Although mutations can be viewed as mistakes made by nature, humans are a product of many thousands of mutations that have occurred over billions of years, a phenomenon that slowly turns single-celled organisms into creatures with complex nervous systems who are able to fret over their Twitter mistakes.
Many mutations are harmful and disfiguring. Most mutations are not advantageous but a few are. Those few are essential to natural selection and contribute to species diversity.
Would it be a better world if nature had never made those mistakes? It might be an interesting world, but there would be no humans in it; in fact, there would be no one to be interested in that world, no matter how interesting it was.
I also wonder: How many important scientific discoveries arose from mistakes? And how much of what is learned in art, writing, or most any skill comes about through making mistakes and learning from them? Is trial and error dispensable? Can you have the trials without the errors?
Regardless, in the world we live in, mistakes are generally considered bad, and they usually call for an apology. But while I am on the topic of apologies, I want to return to my point that not all apologies are responses to mistakes.
Granted, apologies are not all bad. Especially in cases of cruelty or abuse, apologies are definitely warranted.
But I believe that apologies, or at least apologetic attitudes, are too often demanded for the wrong things, such as triggering social tension simply by being different.
These apologies are not fairly demanded and granting them is sometimes harmful on both social and personal levels.
For example, an apologetic attitude in cases such as being gay or being part of an unpopular ethnic minority, whether the \”apology\” is expressed or not, is to accept blame just for existing.
In grammar school, I felt apologetic for being shy. I had absorbed the belief that simply by being the way I was, I had done something wrong. Not just other kids but also teachers had made that message clear. As a result, I was constantly trying to change and constantly failing.
The feeling of guilt for not “overcoming my shyness” made me far more vulnerable to bullies than I would have been otherwise. It is harder defend yourself against enemies when you think they might be even partly in the right.
When you apologize for things that are not faults, the apology goes beyond personal shame. In my case, acceptance of blame reinforced the absurd idea that shyness is wrong, which is destructive to many kids who are only trying to live their lives. My guilt served to validate an irrational social standard that said “Stop being different. Be like us.”
Now I know that the fault belonged to the bullies and teachers, and not me. Had I known that in grammar school, it might have changed everything. Instead of being sorry, I would have been angry – not an ideal response but a far healthier one than internalizing blame.

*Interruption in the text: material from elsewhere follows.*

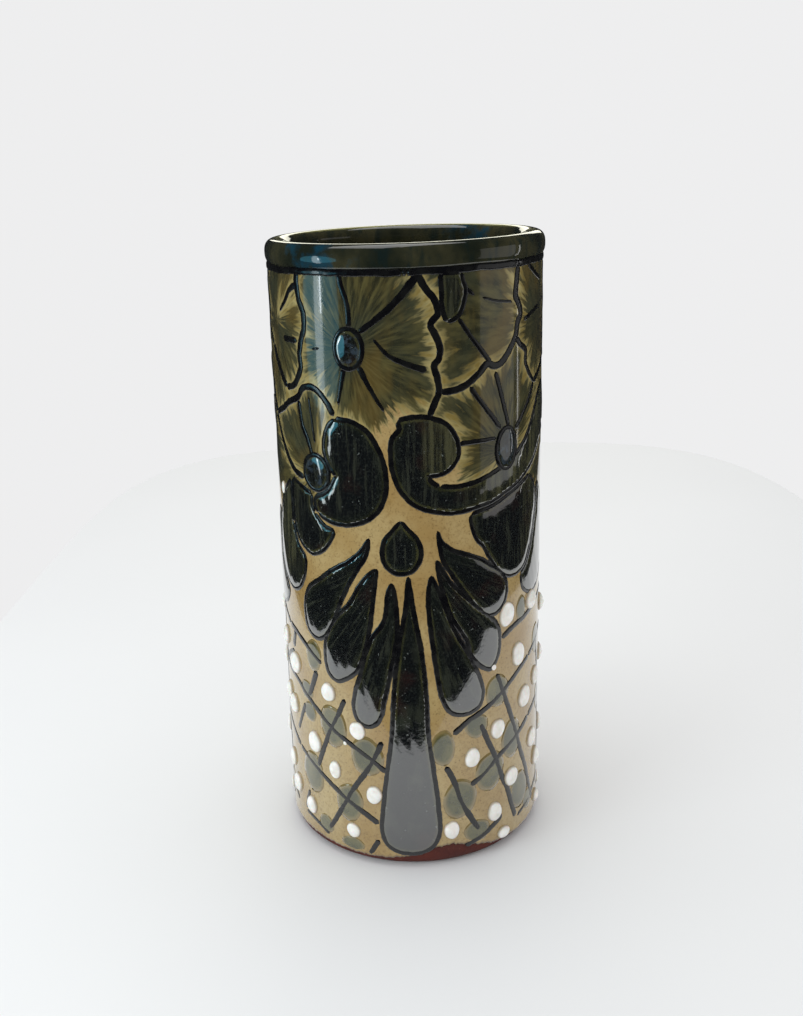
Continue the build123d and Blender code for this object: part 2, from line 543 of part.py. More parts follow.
finished = [clay_foot, clay_floor, clay_wall, clay_lip, outside_glaze, inside_glaze, lip_glaze, lip_line,
            white_dots, flower_rings, flower_eyes, flower_outlines, flower_spokes, rim_drop_outlines,
            rim_drop_glaze, scroll_outlines, scroll_glaze, teardrop_outlines, teardrop_glaze,
            fan_petal_outlines, fan_petal_glaze, paddle_outlines, paddle_glaze, pendant_outlines,
            pendant_glaze, lattice_lines, lattice_spots]
os.makedirs("parts", exist_ok=True)
for piece in finished:
    export_step(piece.part, f"parts/{piece.part.label}.step")
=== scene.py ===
"""Talavera cylinder vase: glaze coats, raised hand-painted decoration and a pale studio.

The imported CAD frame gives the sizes. Wall places are (distance round the wall from the middle of the
front, height) in millimetres, and place() turns them into metres in the frame.
"""
from math import cos, pi, radians, sin

import bpy
import numpy as np
from mathutils import Matrix, Vector
from mathutils.geometry import delaunay_2d_cdt


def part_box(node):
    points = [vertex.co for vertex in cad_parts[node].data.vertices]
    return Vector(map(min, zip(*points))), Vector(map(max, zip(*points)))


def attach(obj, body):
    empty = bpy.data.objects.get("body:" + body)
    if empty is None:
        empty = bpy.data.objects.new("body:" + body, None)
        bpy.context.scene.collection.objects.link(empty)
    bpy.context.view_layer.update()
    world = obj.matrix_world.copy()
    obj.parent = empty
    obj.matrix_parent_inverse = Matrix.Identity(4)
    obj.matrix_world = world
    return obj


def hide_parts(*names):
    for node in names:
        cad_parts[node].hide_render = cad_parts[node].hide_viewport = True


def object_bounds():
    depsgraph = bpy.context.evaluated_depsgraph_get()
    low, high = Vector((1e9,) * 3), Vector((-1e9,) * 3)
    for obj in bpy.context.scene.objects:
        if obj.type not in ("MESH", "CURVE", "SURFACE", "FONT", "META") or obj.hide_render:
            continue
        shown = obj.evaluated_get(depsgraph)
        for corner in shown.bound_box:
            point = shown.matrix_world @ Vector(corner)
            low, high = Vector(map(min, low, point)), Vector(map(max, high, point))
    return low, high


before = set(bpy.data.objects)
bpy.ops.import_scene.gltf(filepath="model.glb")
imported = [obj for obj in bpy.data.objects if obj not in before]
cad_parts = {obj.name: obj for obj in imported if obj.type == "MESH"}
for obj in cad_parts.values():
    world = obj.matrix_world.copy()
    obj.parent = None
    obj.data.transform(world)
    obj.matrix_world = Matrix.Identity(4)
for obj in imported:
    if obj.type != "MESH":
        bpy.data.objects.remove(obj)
cad_low, cad_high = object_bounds()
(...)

So when is blame appropriate? Only in cases where a choice has been made to do something harmful. It makes no sense to blame a six year old – or anyone – for being shy.

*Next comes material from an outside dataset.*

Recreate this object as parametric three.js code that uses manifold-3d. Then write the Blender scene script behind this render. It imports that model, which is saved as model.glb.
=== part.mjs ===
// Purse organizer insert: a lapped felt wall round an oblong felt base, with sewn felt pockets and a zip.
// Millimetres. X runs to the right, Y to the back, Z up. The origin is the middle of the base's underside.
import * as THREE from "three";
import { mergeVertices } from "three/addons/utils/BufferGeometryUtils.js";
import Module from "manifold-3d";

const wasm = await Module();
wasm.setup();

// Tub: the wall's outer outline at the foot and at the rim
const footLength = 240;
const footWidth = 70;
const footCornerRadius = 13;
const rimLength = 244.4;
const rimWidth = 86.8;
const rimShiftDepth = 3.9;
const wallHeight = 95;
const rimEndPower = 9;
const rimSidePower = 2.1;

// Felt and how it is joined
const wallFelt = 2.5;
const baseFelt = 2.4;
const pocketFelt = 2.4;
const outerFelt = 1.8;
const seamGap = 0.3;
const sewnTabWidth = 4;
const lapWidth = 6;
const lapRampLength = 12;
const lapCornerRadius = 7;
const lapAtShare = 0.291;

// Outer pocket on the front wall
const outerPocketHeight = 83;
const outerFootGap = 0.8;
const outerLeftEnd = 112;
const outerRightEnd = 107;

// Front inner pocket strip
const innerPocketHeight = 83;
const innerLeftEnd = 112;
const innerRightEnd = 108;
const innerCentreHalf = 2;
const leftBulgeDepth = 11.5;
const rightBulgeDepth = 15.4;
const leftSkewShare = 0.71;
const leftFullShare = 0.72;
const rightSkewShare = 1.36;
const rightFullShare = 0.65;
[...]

I realize I have gone off on a bit of a tangent. So where am I going with all this?
In a nutshell: Some of what society views as being mistakes are not mistakes at all because they do not harm anyone or because they are not a choice.

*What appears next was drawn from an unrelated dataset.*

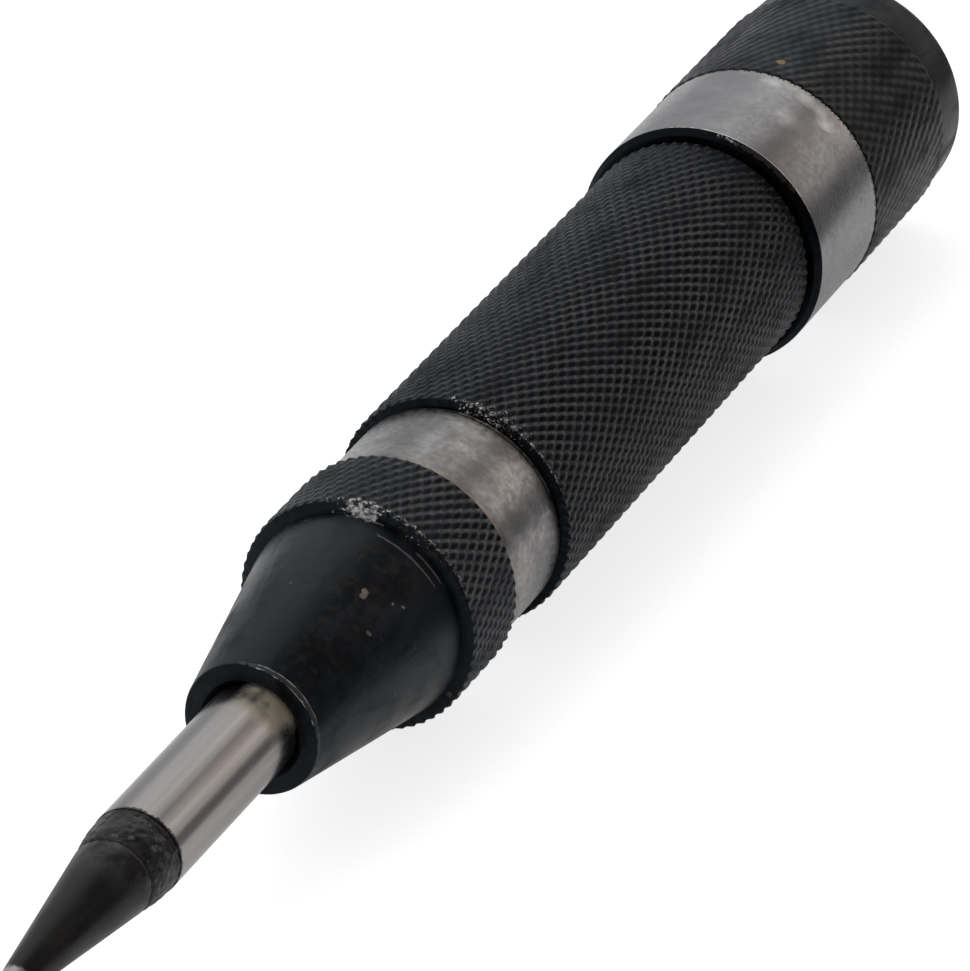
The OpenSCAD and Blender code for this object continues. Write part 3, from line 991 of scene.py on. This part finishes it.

Many mistakes are inevitable and they are not always bad, at least not all bad. In fact, they are sometimes indispensable to learning an art and transforming single-celled organisms into people over billions of years.
Moreover, it is ludicrous to assume that mistakes can always be avoided. Humans emerged from a nature that routinely makes mistakes. In fact, humans emerged because of the mistakes.
Is it any wonder, then, that as a product of nature, I make mistakes all the time?
After thinking all of this through, right after my devastating Twitter double- typo fiasco, I felt better and was pleased to realize that I had practically written my next blog post in my head.
Though I promised myself I would try to be a less careful tweeter in the future, some embarrassment still lingered. But after thorough consideration, I decided not to apologize to the snarky commenter about my spelling faux pas. I had an even better idea.
I un-followed him. And fixed some lunch.